It’s been a rather uneventful shift on the dispatcher panel. Sunday afternoon and I’m sitting upstairs while the boys roll through North Platte and Denver. On my laptop control panel, I track them across the division – it’s brisk but if you keep the plates spinning fast, they never slow down.
Nearly 4pm now (almost midnight in the simulated world). Got a couple of trains rolling up the hill towards Denver and the Denver local running home to Bailey Yard. Two BNSF runs are merging in, looking for trackage rights west. Things are suddenly tensing up all along the western end of the district. Traffic is building up.

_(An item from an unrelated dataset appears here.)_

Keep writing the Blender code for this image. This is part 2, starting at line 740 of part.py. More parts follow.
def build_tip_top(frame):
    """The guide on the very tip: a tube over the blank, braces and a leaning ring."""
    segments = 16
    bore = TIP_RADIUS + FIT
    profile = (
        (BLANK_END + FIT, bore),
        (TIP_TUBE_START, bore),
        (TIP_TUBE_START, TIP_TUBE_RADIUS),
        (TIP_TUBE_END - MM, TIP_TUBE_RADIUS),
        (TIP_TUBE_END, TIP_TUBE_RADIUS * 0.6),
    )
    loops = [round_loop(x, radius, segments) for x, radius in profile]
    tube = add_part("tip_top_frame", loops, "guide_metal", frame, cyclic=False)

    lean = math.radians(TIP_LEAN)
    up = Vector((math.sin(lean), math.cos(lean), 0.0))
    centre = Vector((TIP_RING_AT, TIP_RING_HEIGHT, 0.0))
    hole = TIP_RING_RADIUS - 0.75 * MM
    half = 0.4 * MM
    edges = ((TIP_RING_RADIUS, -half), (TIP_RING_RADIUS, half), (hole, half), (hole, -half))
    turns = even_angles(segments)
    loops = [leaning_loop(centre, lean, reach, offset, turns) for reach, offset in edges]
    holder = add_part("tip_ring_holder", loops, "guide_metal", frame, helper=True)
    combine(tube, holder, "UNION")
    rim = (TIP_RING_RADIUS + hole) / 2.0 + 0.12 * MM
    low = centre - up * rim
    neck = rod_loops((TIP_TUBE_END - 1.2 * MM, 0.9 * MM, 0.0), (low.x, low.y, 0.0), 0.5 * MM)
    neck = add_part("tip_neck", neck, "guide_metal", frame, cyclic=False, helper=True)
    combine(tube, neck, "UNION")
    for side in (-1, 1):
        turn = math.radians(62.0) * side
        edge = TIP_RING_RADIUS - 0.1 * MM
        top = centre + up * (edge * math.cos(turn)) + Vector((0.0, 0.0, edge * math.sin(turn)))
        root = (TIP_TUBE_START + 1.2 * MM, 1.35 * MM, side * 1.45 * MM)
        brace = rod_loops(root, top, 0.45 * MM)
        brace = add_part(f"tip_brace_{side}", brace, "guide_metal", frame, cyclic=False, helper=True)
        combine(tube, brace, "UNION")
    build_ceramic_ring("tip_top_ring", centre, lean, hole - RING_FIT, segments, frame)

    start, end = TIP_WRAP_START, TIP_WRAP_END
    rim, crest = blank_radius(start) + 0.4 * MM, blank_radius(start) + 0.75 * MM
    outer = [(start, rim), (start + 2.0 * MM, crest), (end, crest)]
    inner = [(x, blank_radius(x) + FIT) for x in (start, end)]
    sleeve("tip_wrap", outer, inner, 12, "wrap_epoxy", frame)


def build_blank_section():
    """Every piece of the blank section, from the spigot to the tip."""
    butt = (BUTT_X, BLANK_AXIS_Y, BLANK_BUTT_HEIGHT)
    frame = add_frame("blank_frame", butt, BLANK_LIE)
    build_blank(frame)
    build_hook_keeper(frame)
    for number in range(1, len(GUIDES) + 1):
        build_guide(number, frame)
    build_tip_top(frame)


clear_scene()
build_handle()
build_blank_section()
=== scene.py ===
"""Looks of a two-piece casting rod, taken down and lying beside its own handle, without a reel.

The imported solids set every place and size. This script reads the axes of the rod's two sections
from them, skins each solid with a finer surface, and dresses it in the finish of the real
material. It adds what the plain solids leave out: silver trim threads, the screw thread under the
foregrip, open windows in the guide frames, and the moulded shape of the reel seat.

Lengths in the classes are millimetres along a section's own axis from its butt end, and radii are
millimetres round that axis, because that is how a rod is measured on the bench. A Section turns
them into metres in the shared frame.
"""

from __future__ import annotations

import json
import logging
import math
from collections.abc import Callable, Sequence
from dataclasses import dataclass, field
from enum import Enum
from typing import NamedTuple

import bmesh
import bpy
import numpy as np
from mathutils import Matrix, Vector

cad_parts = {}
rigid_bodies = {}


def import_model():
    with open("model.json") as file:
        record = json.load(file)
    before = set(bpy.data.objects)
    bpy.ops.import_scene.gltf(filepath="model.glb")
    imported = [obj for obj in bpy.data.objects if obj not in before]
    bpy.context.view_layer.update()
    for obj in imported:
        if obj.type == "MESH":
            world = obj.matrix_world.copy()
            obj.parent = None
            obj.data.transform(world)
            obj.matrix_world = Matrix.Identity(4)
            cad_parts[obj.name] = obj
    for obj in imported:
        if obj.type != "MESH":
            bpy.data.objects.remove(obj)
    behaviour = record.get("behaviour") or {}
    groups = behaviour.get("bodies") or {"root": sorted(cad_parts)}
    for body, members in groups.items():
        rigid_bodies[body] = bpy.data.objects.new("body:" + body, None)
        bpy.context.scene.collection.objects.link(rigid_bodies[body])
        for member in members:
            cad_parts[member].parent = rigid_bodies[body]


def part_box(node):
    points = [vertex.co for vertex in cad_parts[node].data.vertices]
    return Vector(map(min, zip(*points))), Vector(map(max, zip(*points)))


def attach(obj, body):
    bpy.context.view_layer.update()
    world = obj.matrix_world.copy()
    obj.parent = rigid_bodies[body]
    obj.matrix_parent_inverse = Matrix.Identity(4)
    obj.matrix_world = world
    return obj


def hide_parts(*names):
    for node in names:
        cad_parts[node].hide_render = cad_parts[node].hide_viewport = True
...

That’s when the superintendent calls about two eastbound movements, a freight followed by a passenger, out of Salt Lake for Denver and down the hill. It’s not revenue-related, of course – he’s just getting equipment moved from staging to staging and I’ve got to move them. Now it’s busy. The Grand Finale.
Okay, one BNSF movement is almost to Denver, so I’ll let him go. The other is rolling into Julesburg siding. I look them over and figure out how it will play. Then I call each train – in turn – and given them clearance when the last-called train goes past. You wait for him and you wait for him. Denver local holds for the BNFS drag, then is cleared home. Then the two east extras, same orders to them. And that westbound in Julesburg – once the training passenger train is past, he’s clear to Denver. The plates and humming. The trains are moving. I sit back and listen, wondering if I’ve overlooked something, if I’ll hear the humiliating call of “Headlights! Headlights!”
Nothing to do but watch the board. Crews call as they clear into North Platte, into Holderidge, into Denver. As they clear, I drop their markers off the board. Where once there were four trains, now there are three, then two, then one. Now the line is clear, the rails cooling.
“I think we’re done down here,” the superintendent radios.
I close the program and shut down my computer. That’s a wrap.